Monday, April 08, 2013
This picture captures this sudden burst of anger I had while trying to talk about dieting strategies this morning, and I was like "where the heck did that come from?" Just so you know it's coming and I kind of find it hilariously absurd...
Ideally, and what I believe SparkPeople promotes, is understanding your balance first and then adjust that to lose weight. You also see this spelled out in the Hacker's diet. But the vast majority of diets, because they are from books and can't be tailored for height and baseline weight, wind up being "eat less, move more" endeavors. Most of these diets have had very good ideas, but the second you get to part III of putting the theory into action with a menu, these diets have starved me because they were written for someone who was 5'4" and weighs 150 pounds. (I'm guessing this because that's borderline overweight for a woman of average height.)

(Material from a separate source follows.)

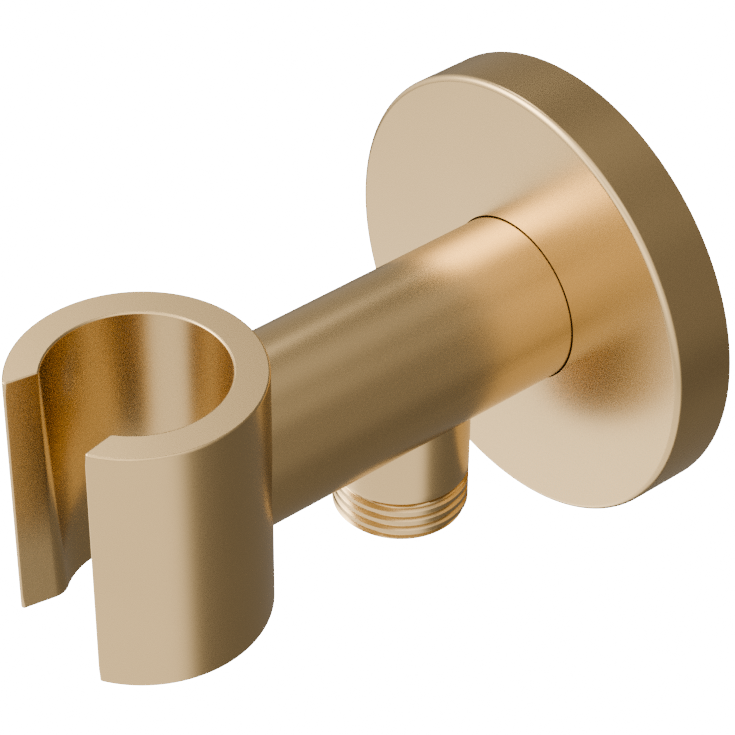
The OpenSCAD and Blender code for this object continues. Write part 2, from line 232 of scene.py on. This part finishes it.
def make_cup():
    slope = (SEAT_TOP - SEAT_BOTTOM) / (CUP_TOP - CUP_BOTTOM)
    seat = lambda z: SEAT_BOTTOM + slope * (z - CUP_BOTTOM)
    soft = lambda t: t * t * (3 - 2 * t)
    # edge roundings: seat, slot face, lip, outside
    top = (0.34, 0.22, 0.27, 0.32)
    low = (0.30, 0.25, 0.30, 0.38)

    def level(e, t, end):
        """One loop: e are the roundings at this end, t runs from the flat face (0) to the wall (1)."""
        d = [x * (1 - math.sin(t * math.pi / 2)) for x in e]
        h = [x * (1 - math.cos(t * math.pi / 2)) for x in e]
        return d, h

    def loop(d, h, z_of, mid):
        """h: not used; z_of gives the height of each side's point, as a function of the side's tag."""
        lip_r = 0.30 + 0.16 * (1 - soft(min(1.0, (1 - mid) / 0.05))) + 0.14 * (1 - soft(min(1.0, mid / 0.06)))
        lip_r = max(lip_r - d[2], 0.10)
        zc = z_of(0)
        corner = 0.5 + 2.7 * (1 - mid) ** 0.62
        a, ta, l, tl, b = cup_half(seat(zc), d[0], d[1], d[2], d[3], lip_r, corner)
        pts = []
        mix = lambda t: (z_of(0) * (1 - t) + z_of(1) * t) if t <= 1 else (
            (z_of(1) * (2 - t) + z_of(2) * (t - 1)) if t <= 2 else (z_of(2) * (3 - t) + z_of(3) * (t - 2)))
        half = [(x, y, mix(t)) for (x, y), t in zip(a, ta)] + [(x, y, mix(t)) for (x, y), t in zip(l, tl)] \
            + [(x, y, z_of(3)) for x, y in reversed(b)]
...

As a consequence, I've never even gotten to the point of being a yo yo dieter because I could never stay on a plan for more than a couple weeks. The closest I've been to goal before was on Body for Life which was pitched to men as much as women, so the menus provided more than 1,000 calories a day. This lead to me thinking I was biologically unsuited for lose weight. I never would have guessed that tracking calories, which every other diet book I'd read promised they wouldn't make me do, was the very thing that would set me free. I've kept their other ideas of eating vegetables and protein and healthy fats. I just needed to have enough calories to stay on the plan long enough to see results.
The thing that makes me really angry is that these books knew how many calories were in their plans. They counted the calories for me and they tried to starve me. They knew that to give success to the average person, they were going to turn their backs on everyone who wasn't average, who might be taller or had more than 30 pounds to lose. It wasn't malicious, any more than food companies who carefully formulate their chips to get you to overconsume is malicious. It's just business.
But anyway. Clearly this is going to go in a blog.